Когда Владимир Галактионович одиннадцать лет назад приехал в Нижний, здесь было лишь несколько человек литераторов, теперь их насчитывается уже около трехсот. В подавляющем большинстве это люди, настроенные оппозиционно к самодержавию, слетевшиеся на огоньки, зажженные Короленко и его друзьями на алтаре борьбы с произволом и насилием, во имя интересов трудовых людей России.
Современники считали, что с отъездом Владимира Галактионовича для Нижнего кончилось «время Короленко» и началось «время Горького».
Особая позиция писателя Короленко
Короленко и Николай Константинович Михайловский числились в цензурном ведомстве только официальными издателями журнала — департамент полиции не разрешил иметь редактором «неблагонадежного» литератора.
С Михайловским Короленко сотрудничал еще в журнале «Северный вестник». Он особенно ценил в Николае Константиновиче прямодушного, смелого бойца, готового сразиться с любым врагом, попиравшим принципы, в которые он сам непоколебимо верил. И хотя Михайловский не стал для Короленко таким добрым другом, как были Анненский, Григорьев, Богданович, Елпатьевский, но Михайловского и Короленко крепко связала совместная работа в «Русском богатстве».
Как истый народник, Михайловский под народом разумел главным образом крестьянство и служение этому народу всегда считал истинной задачей интеллигенции.
С появлением на российской общественной арене марксистов Михайловский вступил с ними в ожесточенную борьбу — в защиту народнических принципов.
При всем огромном уважении к Михайловскому Короленко не разделял его народнических взглядов, более чем сдержанно относился он и к завязавшейся полемике с марксистами.

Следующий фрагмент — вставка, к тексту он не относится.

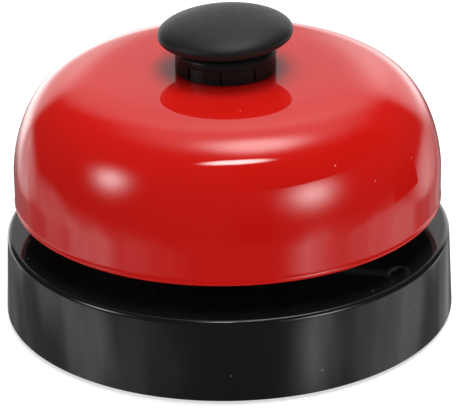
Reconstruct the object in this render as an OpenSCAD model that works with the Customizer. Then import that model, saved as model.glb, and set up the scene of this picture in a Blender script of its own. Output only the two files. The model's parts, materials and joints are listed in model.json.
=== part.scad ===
// Counter call bell: a lacquered steel dome on a round base, rung by pressing the button on top.
// Millimetres, +Z up. The origin is the centre of the plane that the rubber feet rest on.
// The hammer swings in the XZ plane, on a pin that lies along Y.

/* [Base] */
// Diameter across the base's bottom edge
base_d = 85; // [84:0.5:90]
// Height of the base shell
base_h = 15.6; // [14:0.2:20]
// How much the side leans in from its bottom edge to its top edge
base_draft = 0.65; // [0:0.05:1.5]
// Rounding of the base's top edge
base_edge_r = 1; // [0.5:0.1:2]
// Thickness of the base's side
base_wall = 2.6; // [2.2:0.1:4]
// Thickness of the base's top
base_top_t = 2.2; // [1.6:0.1:3]
// Thickness of the bottom cover
cover_t = 1.6; // [1.4:0.1:2]
// How far the rubber feet stand below the base's bottom edge
foot_proud = 0.6; // [0.4:0.1:1.5]
// Diameter of a rubber foot
foot_d = 10; // [8:0.5:12]

/* [Gong] */
// Outside diameter of the dome's wall
dome_d = 80.2; // [79:0.2:81]
// Height of the dome from its rim to its crown
dome_h = 25.65; // [25.2:0.05:26]
// Height of the upright wall above the rim
dome_skirt_h = 6.3; // [5:0.1:7]
// Sheet thickness of the dome
dome_t = 0.9; // [0.7:0.1:1]
// Flatness of the crown: higher is flatter
crown_power = 6.9; // [5:0.1:8]
// Fullness of the shoulder: higher is fuller
shoulder_power = 1.66; // [1.6:0.01:1.8]
// Gap between the top of the base and the dome's rim
rim_gap = 6; // [5:0.1:7]

/* [Neck] */
// Diameter of the two black rings between the dome and the button
neck_d = 18.8; // [17:0.1:19]
// Height of the lower ring
collar_h = 2.75; // [2.5:0.05:3]
// Height of the upper ring
ring_nut_h = 1.6; // [1.5:0.05:2]
// Number of spanner slits in the lower ring
slit_count = 9; // [3:1:12]
// Width of a spanner slit
slit_w = 0.8; // [0.5:0.1:1.2]

/* [Button] */
// Largest diameter of the push button
button_d = 25.1; // [23:0.1:27]
// Height of the button's crown above its widest line
button_crown_h = 3.4; // [3:0.1:4]
// Rounding of the button's edge
button_edge_r = 1.3; // [1:0.1:1.5]
// Gap at rest between the upper ring and the button's lower edge
button_lift = 1.45; // [1.2:0.05:2]
// How far the button goes down
button_travel = 2.97; // [2:0.01:2.97]

/* [Striker] */
// Length of the hammer arm from its pivot to the centre of the head
arm_l = 27.6; // [26:0.1:28]
// Rise of the hammer arm above level at rest, in degrees
arm_rise = 12.1; // [10:0.1:13]
// Diameter of the hammer head
head_d = 7.2; // [6:0.1:7.4]
// Length of the lever's tail from its pivot to its nose
tail_l = 6.5; // [6:0.1:7]
// How far the hammer swings when the button is pressed, in degrees
hammer_swing = 26.4; // [20:0.1:26.4]
// Diameter of the pivot pin and of the plunger rod
pin_d = 3; // [2.8:0.1:3.2]

/* [Hidden] */
$fn = 96;

// Colours
lacquer_red = [0.74, 0.06, 0.05];
gloss_black = [0.05, 0.05, 0.055];
satin_black = [0.16, 0.16, 0.165];
nylon_black = [0.09, 0.09, 0.095];
zinc = [0.72, 0.73, 0.74];
bright_steel = [0.8, 0.81, 0.82];
spring_steel = [0.55, 0.56, 0.58];
brass = [0.8, 0.64, 0.3];
nylon_white = [0.9, 0.89, 0.84];
fibre_red = [0.45, 0.16, 0.12];
rubber_black = [0.08, 0.08, 0.08];

// Clearances on the radius
eps = 0.01;
snug = 0.02;
running = 0.05;
loose = 0.2;

// Levels from the desk upwards
z_base = foot_proud;
z_base_top = z_base + base_h;
z_rim = z_base_top + rim_gap;
z_crown = z_rim + dome_h;
z_collar_top = z_crown + collar_h;
z_neck_top = z_collar_top + ring_nut_h;
z_button = z_neck_top + button_lift;
z_button_wide = z_button + button_edge_r;
z_button_top = z_button_wide + button_crown_h;

// Base shell and cover
base_r = base_d / 2;
base_top_r = base_r - base_draft;
cavity_r = base_top_r - base_wall;
cover_recess = 0.6;
z_cover = z_base + cover_recess;
z_cover_top = z_cover + cover_t;
cover_r = cavity_r + 0.8;
z_ceiling = z_base_top - base_top_t;
boss_r = 3.4;
cover_screw_ring_r = 30;
foot_ring_r = 31;
foot_peg_r = 1.6;
foot_head_r = 2.6;
foot_head_h = 0.8;

// Self-tapping screws
screw_r = 1.25;
screw_head_r = 2.7;
screw_head_h = 1.8;
screw_slot_w = 0.7;
screw_slot_depth = 0.9;
cover_screw_l = 7;
frame_screw_l = 8;

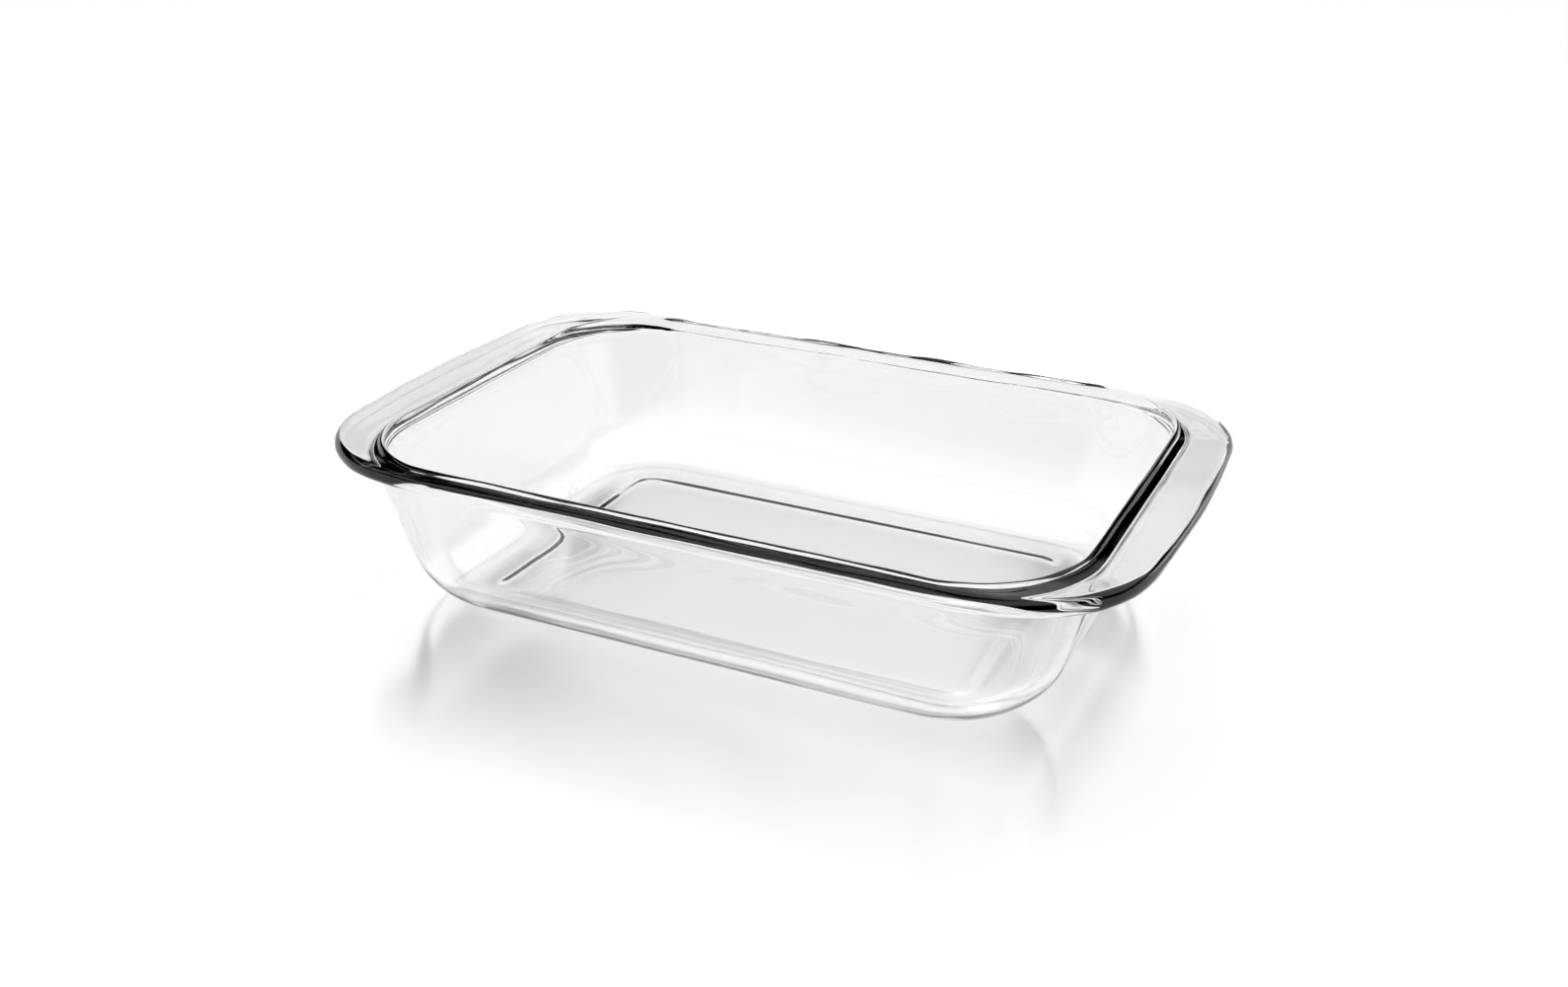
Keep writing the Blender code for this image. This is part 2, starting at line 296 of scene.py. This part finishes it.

Отрицательное отношение писателя к эпигонам «теперешнего жалкого и захудалого народничества» определилось уже ко второй половине 80-х годов. Он не мог понять, за что правительство преследует народников: «народничество» — какое страшное слово и какая безобидная сущность. Одни народники во главе с Южаковым доказывают, что Россия — «государство, построенное по мужицкому типу», призванное якобы защитить мир от «всесветного капитализма». Другие вопиют о «непротивлении». Третьи, как Воронцов, на все лады повторяют, что судьба России — быть без капитализма. Златовратский радуется, что его сердце бьется в унисон с сердцем мужика и зовет «рыдать в народе». Газета «Неделя», в свое время обвинявшая Глеба Успенского в клевете на «народ», в измене «заветам», теперь шлет проклятия конституции и стоит за самодержавие. Бывший петровец Виктор Пругавин выводит генезис государственного строя из общины и утверждает, что развившееся из оной государство — чуть не идеально… С этими господами ему, Короленко, не по пути.